Kafka Connect Oracle
kafka-connect-oracle is a Kafka source connector for capturing all row based DML changes from Oracle database and streaming these changes to Kafka. Change data capture logic is based on Oracle LogMiner solution.
Only committed changes are pulled from Oracle which are Insert, Update, Delete operations. All streamed messages have related full "sql_redo" statement and parsed fields with values of sql statements. Parsed fields and values are kept in proper field type in schemas.
Messages have old (before change) and new (after change) values of row fields for DML operations. Insert operation has only new values of row tagged as "data". Update operation has new data tagged as "data" and also contains old values of row before change tagged as "before". Delete operation only contains old data tagged as "before".
News
- Ability to only capture specified operation like INSERT / UPDATE / DELETE .

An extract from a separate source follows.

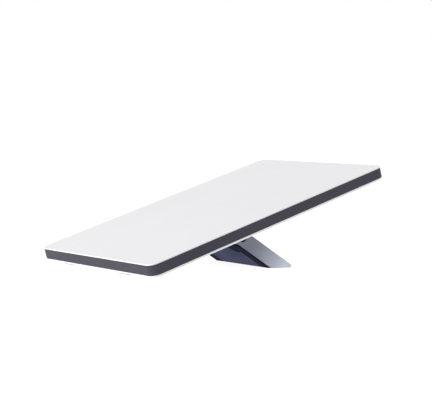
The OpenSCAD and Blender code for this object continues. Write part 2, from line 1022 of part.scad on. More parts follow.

- DDL Capture Support.DDL statements can be captured via this connector.All captured DDL statements are published into <db.name.alias>.<SEGMENT_OWNER>."_GENERIC_DDL" name formatted topic if no topic configuration property is set in property file.If a topic is set for configuration propery , all captured DDL statements are published into this topic with other statements.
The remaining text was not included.